Ground Broken on 'Learn While You Build' Construction Project
Local officials broke ground Friday, Oct. 30, for a Bell County construction project that represents a new local approach to vocational training.
Fifteen participants will work full time for six months learning construction techniques and putting those skills to work to build an energy-efficient single-family house in the Vista Venado subdivision in Middlesboro.
The project is a partnership of the Bell-Whitley Community Action Agency (Bell-Whitley CAA), Eastern Kentucky Concentrated Employment Program, Inc. (EKCEP), and Southeast Kentucky Community and Technical College (SKCTC), and is funded in part by the American Recovery and Reinvestment Act.

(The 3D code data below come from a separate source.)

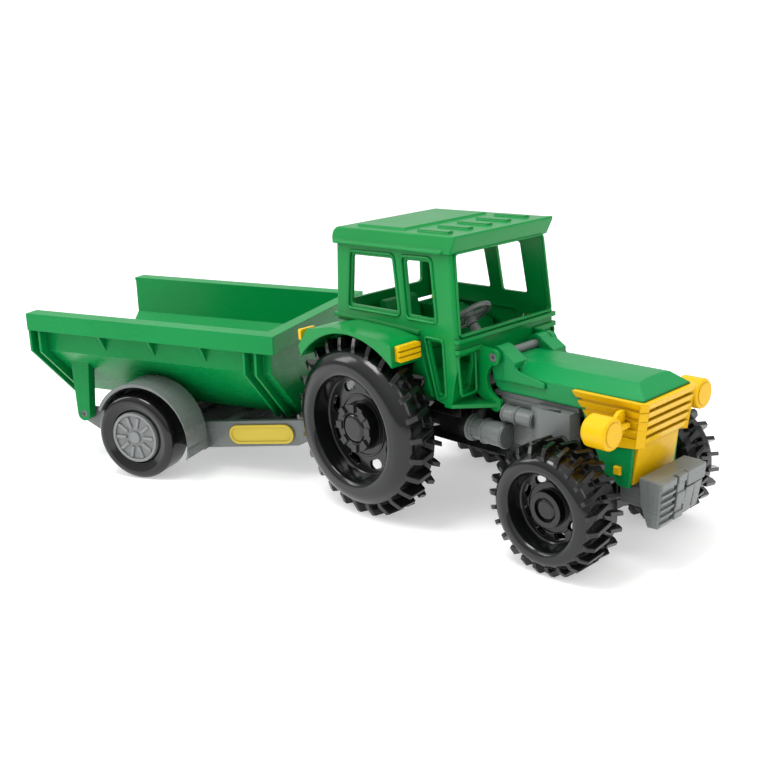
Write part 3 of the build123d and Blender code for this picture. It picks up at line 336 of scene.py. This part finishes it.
# outlines of the openings in mm: X and Z, but Y and Z for the two in the cab's front
WINDOWS = (
    ((-22.6, 174), (15.6, 174.5), (20.4, 140), (-25.2, 140)),
    ((27.6, 174.5), (49.6, 175), (53.8, 139.4), (31.4, 139.4)),
)
DOOR = ((47.8, 124.5), (59.6, 124.5), (60.4, 91), (56.2, 89))
LOW_FRONT = ((45.2, 116.5), (33.6, 116.5), (33.6, 93.5), (43.6, 93.5))
SCREEN = ((-44.2, 0.4), (44.2, 0.4), (41.8, 50.6), (-41.8, 50.6))  # Z counted from the sill

# each bead's gap from its opening, corner radius and own radius, in metres
WINDOW_BEAD = (0.0027, 0.0035, 0.0011)
LOW_BEAD = (0.0022, 0.0028, 0.0010)
SCREEN_BEAD = (0.0008, 0.003, 0.0009)


def on_side(side, x, z):
    """Point on the cab's leaning side wall; z measures up the wall as if it stood upright."""
    up = z - SILL
    return mm(x, side * (SIDE_Y - up * math.sin(LEAN)), SILL + up * math.cos(LEAN))


def on_screen(y, up):
    """Point on the cab's raked front, up from the sill."""
    return mm(FRONT_X - up * math.sin(RAKE), y, SILL + up * math.cos(RAKE))


def grown(points, amount):
    """Outline pushed outwards from its middle by an amount in its own plane."""
    middle = sum(points, Vector()) / len(points)
    count = len(points)
    result = []
    for k, here in enumerate(points):
        edge_a = (here - points[k - 1]).normalized()
        edge_b = (points[(k + 1) % count] - here).normalized()
        way = (edge_a - edge_b).normalized()
        if way.dot(here - middle) < 0:
            way = -way
        half = math.acos(max(-1.0, min(1.0, -edge_a.dot(edge_b)))) / 2
        result.append(here + way * amount / max(SHARPEST, math.sin(half)))
    return result


def bead(bm, points, normal, gap, corner, radius):
    """Bead set off by a gap from an outline, with rounded corners."""
    tube(bm, rounded_loop(grown(points, gap), corner), radius, Vector(normal))


def window_beads(side):
    """Beads of one side: its two windows, its door window and its low front window."""
    def fill(bm):
        normal = (0, side * math.cos(LEAN), math.sin(LEAN))
        for outline in WINDOWS:
            points = [on_side(side, x, z) for x, z in outline]
            bead(bm, points, normal, *WINDOW_BEAD)
        points = [mm(x, side * SIDE_Y, z) for x, z in DOOR]
        bead(bm, points, (0, side, 0), *LOW_BEAD)
        points = [mm(FRONT_X, side * y, z) for y, z in LOW_FRONT]
        bead(bm, points, (1, 0, 0), *LOW_BEAD)
    return fill


def screen_bead(bm):
    """Bead round the windscreen."""
    points = [on_screen(y, up) for y, up in SCREEN]
    bead(bm, points, (math.cos(RAKE), 0, math.sin(RAKE)), *SCREEN_BEAD)


# ---------------------------------------------------------------- engine and hood details
# The two cylinders: Y and Z of the axis in mm, inner radius of their bands in metres, and each
# band's X, radius and width in mm.
CYLINDERS = (
    (29, 65, 0.0045, ((67.6, 8.9, 1.6), (79.6, 8.6, 1.4), (95.4, 8.5, 1.6))),
    (28, 80, 0.003, ((95.0, 5.9, 1.4), (105.0, 6.1, 1.2), (117.6, 5.8, 1.4))),
)
BAND_CHAMFER = 0.0004
BAND_FLAT = 0.6                  # share of a band's width at its full radius

# X and Y in mm of the three-sided pocket, X and Z of the tab below a headlight and of the
# flange at a hinge knuckle; the depths are in metres
POCKET, POCKET_Z = ((122.8, 28.9), (138.0, 29.2), (135.8, 25.3)), 84.2
TAB, TAB_Y = ((174.2, 57.6), (178.6, 57.6), (178.6, 62.6), (174.2, 62.6)), 24.0
CHEEK = ((91, 118), (95, 115.8), (103.5, 107.6), (124, 103.4), (124, 99.8), (91, 99.8))
CHEEK_IN, CHEEK_OUT = 24.1, 25.65
POCKET_DEPTH, TAB_DEPTH = 0.0040, 0.0026


def engine_details(side):
    """Flanges and bands on the two cylinders of one side."""
    def fill(bm):
        for y, z, bore, bands in CYLINDERS:
            for x, radius, width in bands:
                w = width / 2000
                r = radius / 1000
                half = ((-w, bore), (-w, r - BAND_CHAMFER), (-w * BAND_FLAT, r))
                profile = half + tuple((-along, out) for along, out in reversed(half))
                lathe(bm, mm(x, side * y, z), (1, 0, 0), profile)
    return fill


def pocket_shade_blocks(bm):
    """Black blocks at the bottom of the three-sided pockets in the manifold boxes: painted shade,
    standing in for the dark of the pockets' depth.
    """
    for side in (-1, 1):
        flat_block(bm, [mm(x, side * y, POCKET_Z) for x, y in POCKET], (0, 0, 1), POCKET_DEPTH)


def hood_tabs(bm):
    """Snap tabs below the headlights."""
    for side in (-1, 1):
        flat_block(bm, [mm(x, side * TAB_Y, z) for x, z in TAB], (0, side, 0), TAB_DEPTH)


def hood_cheeks(bm):
    """Raised flanges that run from the hinge knuckles down into the hood's sides."""
    prism(bm, CHEEK, -CHEEK_OUT, -CHEEK_IN)
    prism(bm, CHEEK, CHEEK_IN, CHEEK_OUT)


# ---------------------------------------------------------------- ballast block
BALLAST_TOP = 58.4               # mm
RIBS, RIB_PITCH, RIB_TALL = 5, 4.6, 2.7
BALLAST_IN = 196                 # X of the slabs' hidden backs, inside the core
FRONT_SLOPE = 0.12               # how far the front runs back per mm of height


def slab(bm, top, foot, back_z, y_from, y_to, taper=0.0):
    """Slab with its back inside the core.

    top and foot are the X and Z of its front, back_z is the Z its underside ends at behind.
    """
    profile = ((BALLAST_IN, top[1]), top, foot, (BALLAST_IN, back_z))
    prism(bm, profile, y_from, y_to, taper)


def ballast(bm):
    """Ribbed right slab, banded column and grooved left slab, narrower towards the bottom."""
    # core, and the tongue behind it
    core = ((190, BALLAST_TOP), (202.6, BALLAST_TOP), (199, 29), (194.5, 27.6), (190.2, 42))
    prism(bm, core, -23.9, 23.9, 2.2)
    prism(bm, ((190, 50), (190, 37), (172.2, 37), (172.2, 48)), -17, 17)
    # right: cap, five ribs that shorten downwards, and the plate behind them
    cap = ((BALLAST_IN, 58.0), (205.9, 58.0), (205.6, 53.2), (199, 52.4), (BALLAST_IN, 50))
    prism(bm, cap, -23.8, -8.2, 0.3)
    for step in range(RIBS):
        z = 50.4 - step * RIB_PITCH
        x = 205.7 - step * 0.55
        foot = z - RIB_TALL
        slab(bm, (x, z), (x - 1.2, foot), foot, -22.9 + step * 0.36, -8.4)
    slab(bm, (204.8, 57.6), (201.6, 28.4), 28.0, -23.95, -8.3, 2.1)
    # middle: column and its three bands
    slab(bm, (205.2, 57.8), (201.4, 28.8), 28.3, -5.4, 2.6, 0.2)
    for z, tall in ((57.9, 5.6), (46.4, 9.2), (33.8, 4.6)):
        x = 205.9 - (BALLAST_TOP - z) * FRONT_SLOPE
        foot = z - tall
        profile = ((197, z), (x, z), (x - tall * FRONT_SLOPE, foot), (197, foot))
        prism(bm, profile, -5.9, 3.0, 0.1)
    # left: head, and the two halves below it with a groove between them
    slab(bm, (205.4, 57.9), (204.6, 48), 48, 3.8, 23.7, 0.4)
    slab(bm, (204.3, 47.2), (201.0, 29.6), 29.2, 3.8, 13.2, 0.2)
    slab(bm, (203.7, 47.2), (200.6, 30.6), 30.0, 14.0, 22.8, 1.2)


# ---------------------------------------------------------------- the new pieces
new_piece("window_beads_right", "tractor", "green_plastic", window_beads(-1))
new_piece("window_beads_left", "tractor", "green_plastic", window_beads(1))
new_piece("windscreen_bead", "tractor", "green_plastic", screen_bead)
new_piece("engine_bands_right", "tractor", "grey_plastic", engine_details(-1))
new_piece("engine_bands_left", "tractor", "grey_plastic", engine_details(1))
new_piece("grille_tabs", "hood", "yellow_plastic", hood_tabs, smooth=False)
# painted shade: black blocks stand in for the dark depth of the engine's pockets
new_piece("pocket_shade_blocks", "tractor", "black_plastic", pocket_shade_blocks, smooth=False)
cheeks = new_piece("hood_cheeks", "hood", "hood_green", hood_cheeks, smooth=False)
block = new_piece("ballast_block", "tractor", "grey_plastic", ballast, smooth=False)
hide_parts("front_weight")
soften(block, 0.0007, segments=3, angle=30)
soften(cheeks, 0.0006, segments=3, angle=30)

# ---------------------------------------------------------------- studio
FLOOR_REACH = 9                  # metres each way
FLOOR_TINTS = ((0.74, 0.74, 0.745), (0.76, 0.76, 0.76))
FLOOR_GLOW = 0.42                # emission, so that the floor stays white under the object
DOME_HEIGHTS = (0.0, 0.85)
DOME_LIGHT = (0.45, 1.15)        # world strength at those heights
BACKDROP = 1.15                  # world strength that the camera sees

floor_mat = bpy.data.materials.new("studio_floor")
floor_mat.use_nodes = True
tree = floor_mat.node_tree
shade = tree.nodes["Principled BSDF"]
shade.inputs["Roughness"].default_value = 0.55
shade.inputs["Specular IOR Level"].default_value = 0.25
cloud = tree.nodes.new("ShaderNodeTexNoise")
cloud.inputs["Scale"].default_value = 1.5
tree.links.new(ramp(tree, cloud.outputs["Fac"], FLOOR_TINTS), shade.inputs["Base Color"])
shade.inputs["Emission Color"].default_value = (1, 1, 1, 1)
shade.inputs["Emission Strength"].default_value = FLOOR_GLOW

mesh = bpy.data.meshes.new("studio_floor")
corners = [(x * FLOOR_REACH, y * FLOOR_REACH, 0) for x, y in ((-1, -1), (1, -1), (1, 1), (-1, 1))]
mesh.from_pydata(corners, [], [(0, 1, 2, 3)])
floor = bpy.data.objects.new("studio_floor", mesh)
bpy.context.scene.collection.objects.link(floor)
mesh.materials.append(floor_mat)

# a soft overhead dome that fades towards the horizon; camera rays see a plain white instead
world = bpy.data.worlds.new("studio")
bpy.context.scene.world = world
world.use_nodes = True
tree = world.node_tree
sky = tree.nodes["Background"]
sky.inputs["Color"].default_value = (1.0, 1.0, 1.0, 1)
spot = tree.nodes.new("ShaderNodeTexCoord")
split = tree.nodes.new("ShaderNodeSeparateXYZ")
tree.links.new(spot.outputs["Generated"], split.inputs["Vector"])
seen = tree.nodes.new("ShaderNodeLightPath")
pick = tree.nodes.new("ShaderNodeMix")
pick.data_type = "FLOAT"
tree.links.new(remap(tree, split.outputs["Z"], DOME_HEIGHTS, DOME_LIGHT), pick.inputs["A"])
pick.inputs["B"].default_value = BACKDROP
tree.links.new(seen.outputs["Is Camera Ray"], pick.inputs["Factor"])
tree.links.new(pick.outputs["Result"], sky.inputs["Strength"])

AIM = (0.0, 0.0, 0.08)


def lamp(name, where, size, power):
    """Rectangular area light of a (width, height), turned to the object."""
    data = bpy.data.lights.new(name, "AREA")
    data.shape = "RECTANGLE"
    data.size, data.size_y = size
    data.energy = power
    obj = bpy.data.objects.new(name, data)
    bpy.context.scene.collection.objects.link(obj)
    obj.location = where
    obj.rotation_euler = (Vector(AIM) - Vector(where)).to_track_quat("-Z", "Y").to_euler()


lamp("key_top", (-0.1, -0.45, 1.5), (0.6, 0.6), 13)
lamp("side_left", (-1.1, -0.9, 0.9), (0.35, 0.9), 5)
lamp("side_right", (1.3, 0.4, 0.9), (0.5, 0.9), 3)

# ---------------------------------------------------------------- camera, as solved from the photo
AZ, EL, ROLL = math.radians(48.1), math.radians(16.3), math.radians(-3.6)
EYE = (0.5108, -0.5061, 0.2906)
SENSOR = 36.0                    # mm across
FOCAL_PX, PHOTO_PX = 1050.9, 760
back = Vector((math.sin(AZ) * math.cos(EL), -math.cos(AZ) * math.cos(EL), math.sin(EL)))
level = Vector((math.cos(AZ), math.sin(AZ), 0.0))
upright = back.cross(level)
right = level * math.cos(ROLL) + upright * math.sin(ROLL)
up = upright * math.cos(ROLL) - level * math.sin(ROLL)
cam = bpy.data.cameras.new("camera")
cam.sensor_width = SENSOR
cam.lens = SENSOR * FOCAL_PX / PHOTO_PX
cam.clip_start = 0.01
eye = bpy.data.objects.new("camera", cam)
bpy.context.scene.collection.objects.link(eye)
eye.matrix_world = Matrix((*zip(right, up, back, EYE), (0, 0, 0, 1)))
bpy.context.scene.camera = eye
bpy.context.scene.view_settings.view_transform = "Standard"
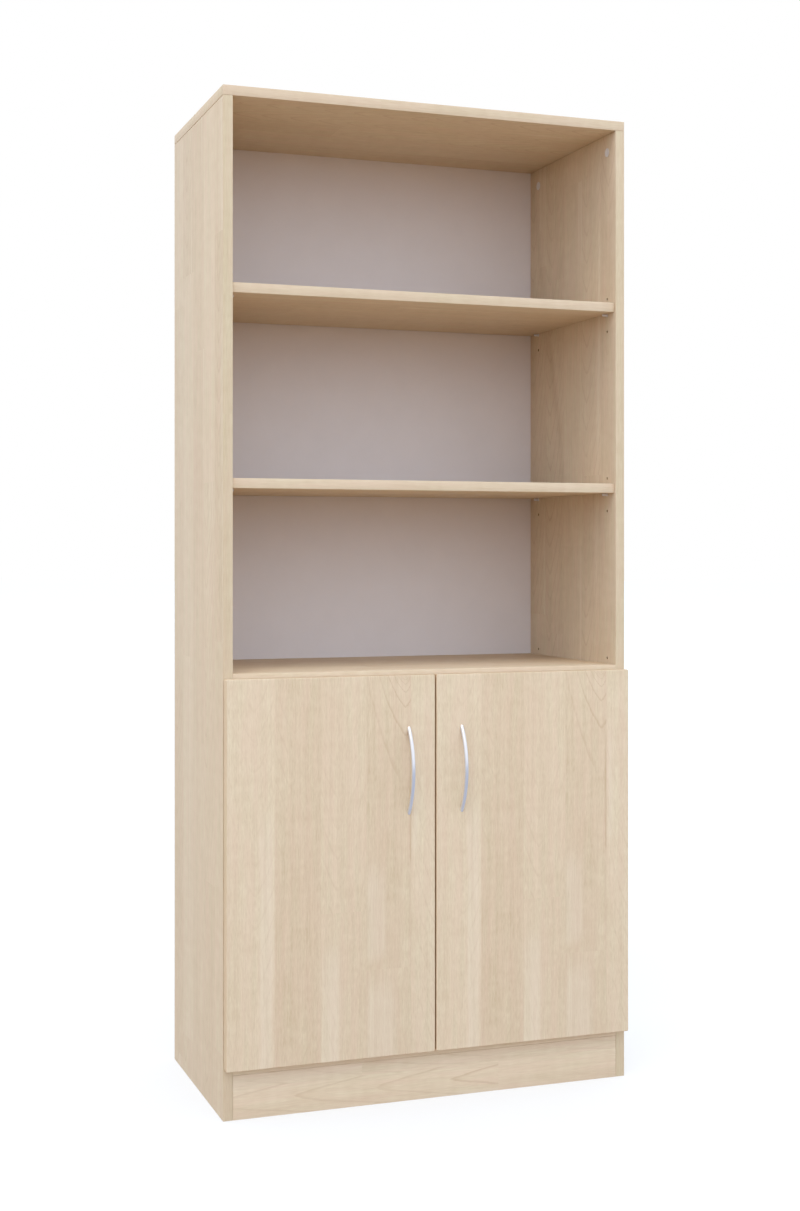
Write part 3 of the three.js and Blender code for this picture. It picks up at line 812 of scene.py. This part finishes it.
cap = {
    "profile": [  # share of the radius, metres off it, share of the length
        (0, 0, 0), (1, 0, 0), (1, 0, 0.4), (1, 0.0003, 0.85), (1, 0.0008, 1),
        (0.4, 0, 1), (0.36, 0, 0.8), (0, 0, 0.8),
    ],
    "steps": 48,
}


def turnedPiece(profile, steps, place):
    # Spins a profile of (radius, length along the axis) round Z, then sets it in its place
    mesh = bmesh.new()
    verts = [mesh.verts.new((radius, 0, height)) for radius, height in profile]
    edges = [mesh.edges.new(pair) for pair in zip(verts, verts[1:])]
    bmesh.ops.spin(
        mesh, geom=verts + edges, cent=(0, 0, 0), axis=(0, 0, 1), angle=2 * math.pi, steps=steps,
        use_merge=True,
    )
    bmesh.ops.remove_doubles(mesh, verts=mesh.verts, dist=1e-6)
    bmesh.ops.recalc_face_normals(mesh, faces=mesh.faces)
    bmesh.ops.transform(mesh, matrix=place, verts=mesh.verts)
    bmesh.ops.recalc_face_normals(mesh, faces=mesh.faces)
    return mesh


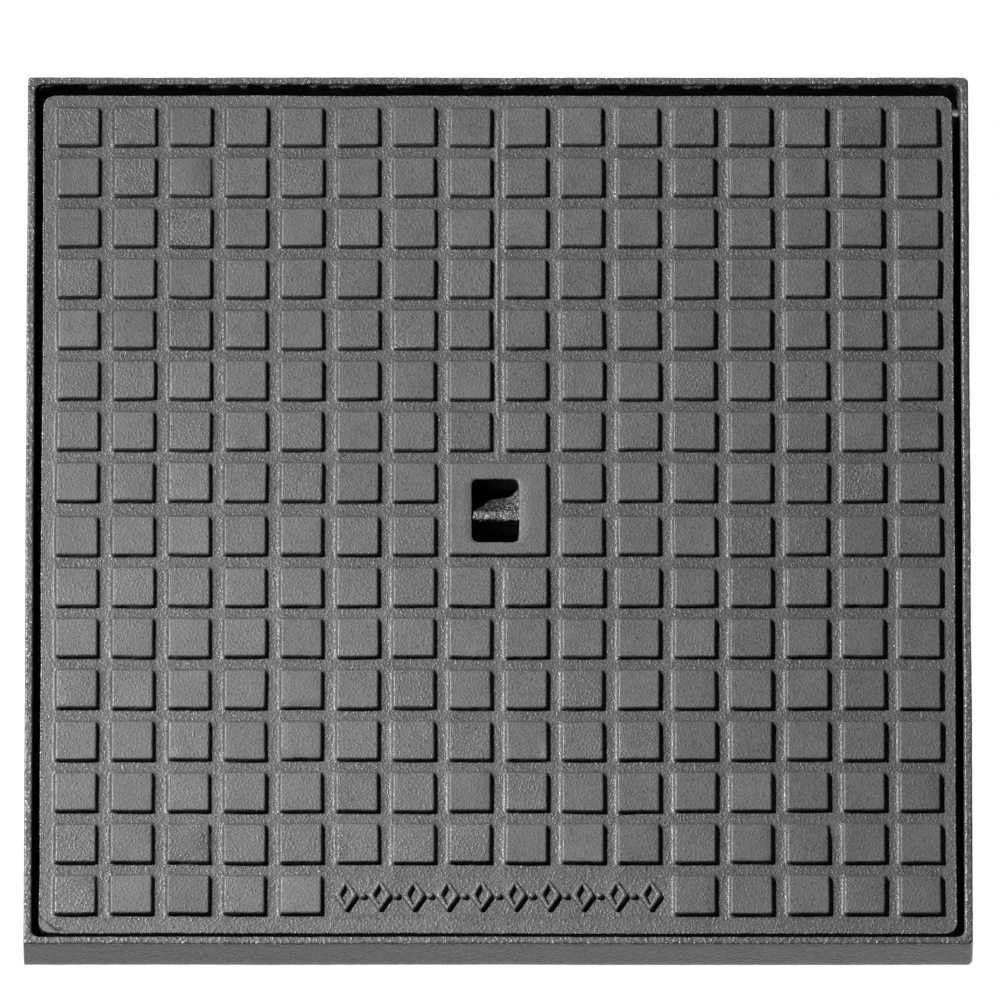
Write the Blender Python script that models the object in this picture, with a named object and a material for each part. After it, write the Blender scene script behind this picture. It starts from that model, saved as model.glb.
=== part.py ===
"""A square ductile-iron manhole cover in its frame, nominal size 600 x 600 mm.

Two castings. The frame is a ring of L section: a thin upstand wall with a seat ledge at its
foot. The cover is a shallow inverted tray: a plate with a 16 x 16 grid of raised treads, a
skirt that stands on the frame's seat, ribs underneath, and a lifting keyhole in the middle,
walled by a collar and crossed by a cast bridge that the lifting key hooks under.

Metres, +Z up. The origin is on the ground at the middle of the frame, +X runs to the right
along a row of treads, and the row with the cast ornament is the one nearest -Y.
"""

import math

import bmesh
import bpy
from mathutils import Vector

# Frame
FRAME_SIZE = 0.600
FRAME_HEIGHT = 0.035
FRAME_WALL = 0.0050
FRAME_WALL_DRAFT = 0.0012
FRAME_CORNER_RADIUS = 0.0035
FRAME_INNER_RADIUS = 0.0055
EDGE_CHAMFER = 0.0006
SEAT_WIDTH = 0.0220
SEAT_THICKNESS = 0.0060
SEAT_FILLET = 0.0015
OPENING_CORNER_RADIUS = 0.0250

# Fit of the cover in the frame
COVER_GAP = 0.0050
COVER_SHIFT_Y = -0.0015
SEAT_CLEARANCE = 0.0003

# Cover
COVER_CORNER_RADIUS = 0.0080
COVER_DRAFT = 0.0015
PLATE_THICKNESS = 0.0060
SKIRT_WALL = 0.0080

# Treads, the raised squares
TREAD_COUNT = 16
TREAD_BORDER = 0.0101
TREAD_GAP = 0.0105
TREAD_ROW_GAP = 0.0102
TREAD_SPLIT = 0.0017
TREAD_SHIFT_Y = 0.0014
TREAD_HEIGHT = 0.0035
TREAD_DRAFT = 0.0021
SUNK = 0.0010

# Ornament, which takes the place of some treads in the front row
ORNAMENT_TREADS = 6
LOZENGE_COUNT = 10
LOZENGE_INSET = 0.0018
LOZENGE_SPACING = 0.0068
LOZENGE_STROKE = 0.0038
PIP_RADIUS = 0.0019
PIP_SIDES = 8
ORNAMENT_HEIGHT = 0.0028
ORNAMENT_DRAFT = 0.0008

# Ribs
RIB_SPACING = 0.1450
RIB_ROOT = 0.0064
RIB_TIP = 0.0044
RIB_TAPER_LENGTH = 0.0900
RIB_TAPER_RISE = 0.0060

# Keyhole, the collar round it and the bridge across it
KEYHOLE_WIDTH = 0.0305
KEYHOLE_LENGTH = 0.0440
KEYHOLE_RADIUS = 0.0042
KEYHOLE_DRAFT = 0.0012
KEYHOLE_SHIFT_X = -0.0016
COLLAR_WALL = 0.0050
COLLAR_CLEARANCE = 0.0030
BRIDGE_SHIFT_Y = -0.0032
BRIDGE_TOP_WIDTH = 0.0060
BRIDGE_DROP = 0.0016
BRIDGE_DEPTH = 0.0200
BRIDGE_RAMP = 0.0125
BRIDGE_NOSE = 0.0020
BRIDGE_EMBED = 0.0030

ROUND_STEPS = 4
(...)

Project participants will spend 37 hours a week either working on the house or working in an SKCTC classroom to learn construction techniques, basic electricity, basic plumbing, the business aspects of construction, and energy-efficient “green” technologies. Participants will earn college credit and two construction-related certifications: Residential Carpenter and Carpenter Helper.
The goal of the project is to produce “job ready” carpenters through intense hands-on and classroom experience, according to Crawford Blakeman, EKCEP Business Solutions manager.
“It’s providing a real opportunity for a lot of people to get a lot of true hands-on type training,” he said.
There’s also a business component to the training that will help prepare participants to work for a construction contractor or even to go into business for themselves, Blakeman said.
Peggy S. Capps, Executive Director of Bell-Whitley CAA, said her agency was happy to take the lead on the project, coming up with the idea, buying the land and paying for the materials while EKCEP provided funding for the instructional portion of the program and SKCTC provided the training.
“This project is a new initiative for Bell-Whitley which will allow the agency to expand our efforts in home construction. We are excited about the project and look forward to working with the college and EKCEP in construction of a single family home,” Capps said.
Craig Brock, deputy director of Bell-Whitley CAA, said the project is an excellent opportunity for the people who take part, many of whom have been laid off from other jobs.
“It’s something you can make a career of and this training gives them an advantage,” Brock said. “Who knows, at some point some of them may be major contractors building houses throughout the state.”
It represents a new type of program for Bell-Whitley CAA, and the agency hopes to duplicate this approach in the future if it is successful, Brock said.
At the end of the project Bell-Whitley CAA will sell the house to a local family, possibly a former participant in one of its programs for low-income local residents, Brock said. Bell-Whitley hopes to help fund a future construction project with the money it recoups from the sale.
SKCTC President Dr. Bruce Ayers said the partnership provides an “ideal” learn-by-doing opportunity for the participants.
“I’m just so excited about this,” he said.
The lessons learned in this project, especially the lessons in implementing energy efficient construction techniques, can be used in the future by SKCTC, possibly in construction projects similar to this one, Ayers said.
Many people worked together to make the construction project possible, Brock said. SKCTC’s heavy equipment class provided the site preparation at no charge. Brock said he also wants to give recognition to John and Teresa Brown of Forest Land Management and Development, Inc., who were very supportive of the project while selling the land to Bell-Whitley CAA.
Several of the participants in the project were on hand for the groundbreaking – and anxious to get to work.
“I always wanted to build houses since I was young,” said Wiley Pittman of Middlesboro.
Pittman, who is currently unemployed after driving trucks for nine years, said it would be good to have the skills for a new career. He said he needed to change to a career that would better support him and his family, and this project would be a step along the road to a career in construction or maybe even his own construction business one day.
“I think it will help,” he said.
EKCEP administers the JobSight workforce network in the 23 eastern Kentucky counties that comprise the region’s coalfields. JobSight business services are delivered in Bell County by the Bell-Whitley Community Action Agency under contract with EKCEP.